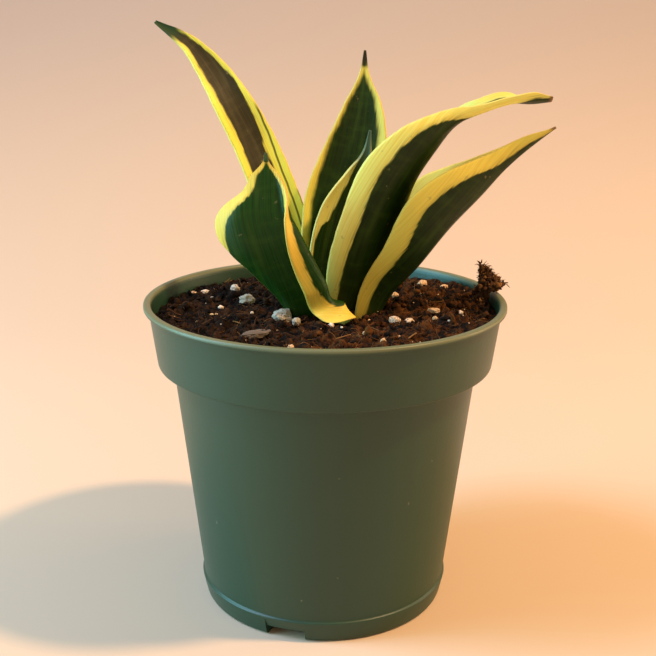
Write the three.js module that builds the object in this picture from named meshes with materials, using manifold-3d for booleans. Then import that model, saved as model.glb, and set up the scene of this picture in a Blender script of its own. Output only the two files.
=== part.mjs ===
// A young variegated snake plant in a round plastic nursery pot.
// Millimetres, +Z up. The origin is the middle of the flat disc that the pot stands on.
import * as THREE from 'three';
import { mergeVertices } from 'three/addons/utils/BufferGeometryUtils.js';
import Module from 'manifold-3d';

const wasm = await Module();
wasm.setup();

// ---- driving dimensions ----

const POT_HEIGHT = 88.5;
const RIM_RADIUS = 51;
const LIP_HEIGHT = 1.4;
const LIP_WIDTH = 1.9;
const WALL = 0.9;
const COLLAR_HEIGHT = 17.4;
const COLLAR_TOP_RADIUS = 49.6;
const COLLAR_FOOT_RADIUS = 47.6;
const BODY_TOP_RADIUS = 43.2;
const BODY_FOOT_RADIUS = 36;
const FOOT_RING_HEIGHT = 6.5;
const FOOT_RADIUS = 34.6;
const FOOT_RING_WIDTH = 4;
const BASE_DISC_RADIUS = 20;
const CHANNEL_DEPTH = 3.2;
const NOTCH_COUNT = 3;
const NOTCH_WIDTH = 11;
const NOTCH_HEIGHT = 3;
const NOTCH_REACH = 1.5;
const FIRST_NOTCH_ANGLE = -107;
const POT_SIDES = 60;
const FINE_EDGE = 0.3;
const LIP_EDGE = 0.4;
const FOOT_FLARE = 0.7;
const FOOT_FLARE_HEIGHT = 0.6;
const CHANNEL_BANK = 2;
const COLLAR_EDGE = 0.8;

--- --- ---

= Problem description =
Return every line of the material exactly.

= Written response =
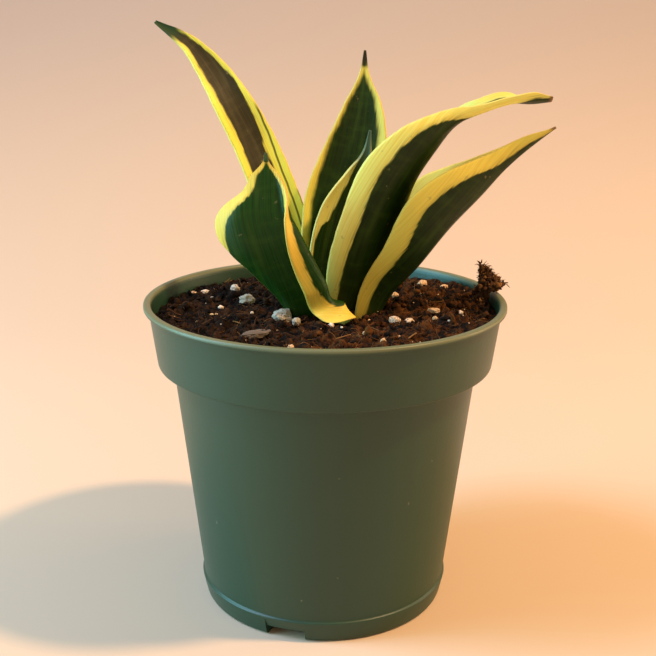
Write the three.js module that builds the object in this picture from named meshes with materials, using manifold-3d for booleans. Then import that model, saved as model.glb, and set up the scene of this picture in a Blender script of its own. Output only the two files.
=== part.mjs ===
// A young variegated snake plant in a round plastic nursery pot.
// Millimetres, +Z up. The origin is the middle of the flat disc that the pot stands on.
import * as THREE from 'three';
import { mergeVertices } from 'three/addons/utils/BufferGeometryUtils.js';
import Module from 'manifold-3d';

const wasm = await Module();
wasm.setup();

// ---- driving dimensions ----

const POT_HEIGHT = 88.5;
const RIM_RADIUS = 51;
const LIP_HEIGHT = 1.4;
const LIP_WIDTH = 1.9;
const WALL = 0.9;
const COLLAR_HEIGHT = 17.4;
const COLLAR_TOP_RADIUS = 49.6;
const COLLAR_FOOT_RADIUS = 47.6;
const BODY_TOP_RADIUS = 43.2;
const BODY_FOOT_RADIUS = 36;
const FOOT_RING_HEIGHT = 6.5;
const FOOT_RADIUS = 34.6;
const FOOT_RING_WIDTH = 4;
const BASE_DISC_RADIUS = 20;
const CHANNEL_DEPTH = 3.2;
const NOTCH_COUNT = 3;
const NOTCH_WIDTH = 11;
const NOTCH_HEIGHT = 3;
const NOTCH_REACH = 1.5;
const FIRST_NOTCH_ANGLE = -107;
const POT_SIDES = 60;
const FINE_EDGE = 0.3;
const LIP_EDGE = 0.4;
const FOOT_FLARE = 0.7;
const FOOT_FLARE_HEIGHT = 0.6;
const CHANNEL_BANK = 2;
const COLLAR_EDGE = 0.8;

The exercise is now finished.